“Being alive is being wealthy”. Uummmm… Really?
It is tempting to think that this thought is not true. But as with many things deriving from the Akomdo (the life philosophy of the Beti, a Bantu subgroup), we must not take it literally. Obviously, poverty exists and there will always be some people who are rich while others endure misery, deprivation and hardship. But the Akomdo encourages all human beings, regardless of their material situation, to appreciate the free, yet enriching, fulfilling and rewarding things that life has to offer. For instance, true love, genuine friendship, and parental affection are all free. No amount of money can buy them, and no material possession, however valuable, can fill the void and the sensation of emptiness we feel when we lack these things.
This does not mean that if we are penniless, we must not strive to become rich and acquire material possessions. Nevertheless, in our quest for material comfort, we must be careful not to lose our humanity.

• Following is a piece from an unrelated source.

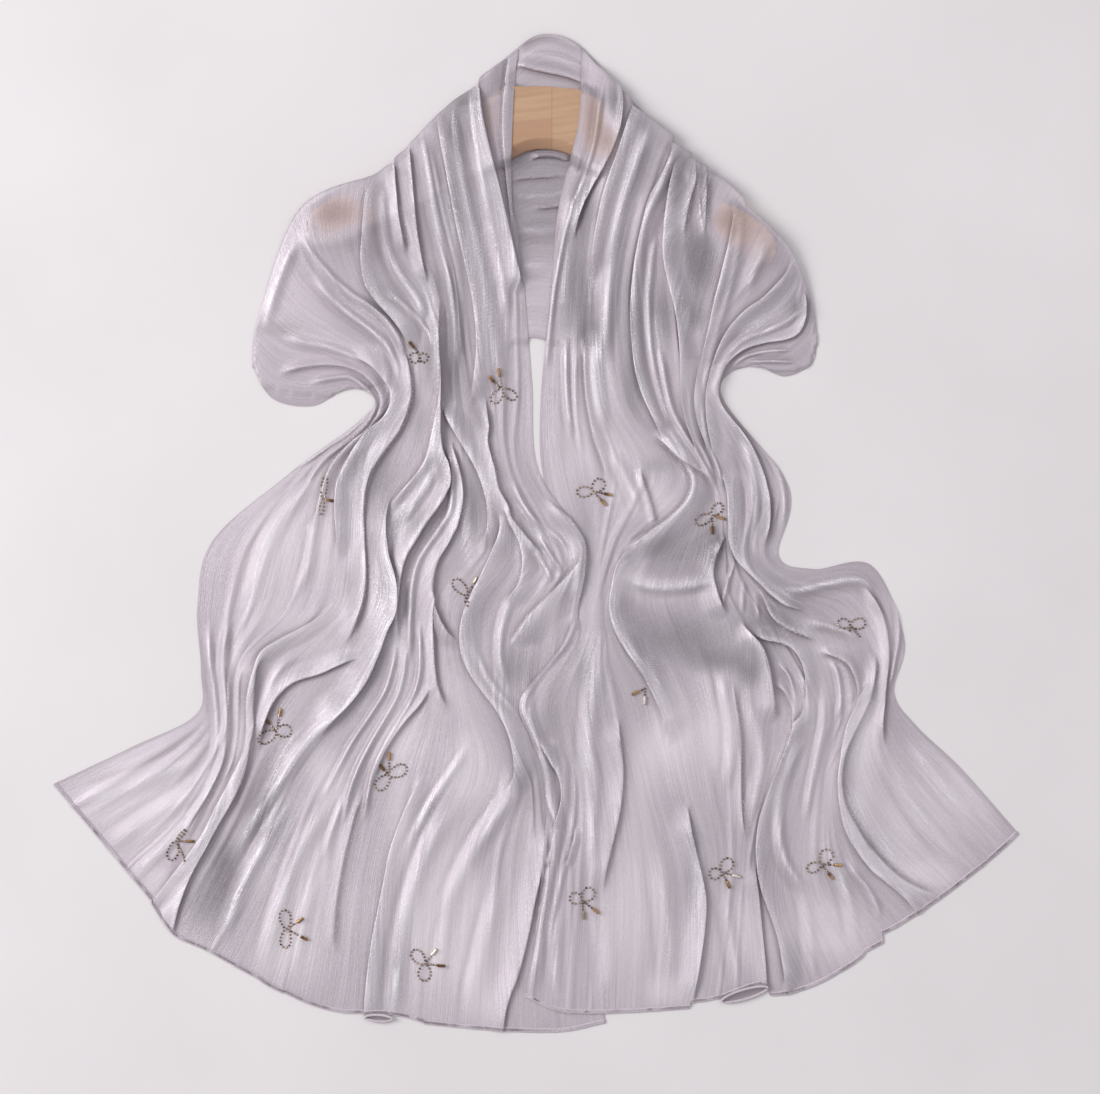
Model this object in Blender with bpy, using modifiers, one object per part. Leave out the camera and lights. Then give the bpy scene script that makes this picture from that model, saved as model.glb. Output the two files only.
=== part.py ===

We must always bear in mind that wealth is not an end in itself, but a tool to help us serve humanity better.
Being alive is being wealthy because regardless of our circumstances, we are all inheritors of something that is far more precious than material wealth: the love, work and commitment of the people who came before us. Whatever we do, whatever our aspirations are, we must always remember that the ultimate purpose of our existence is to cherish, improve and pass on this legacy.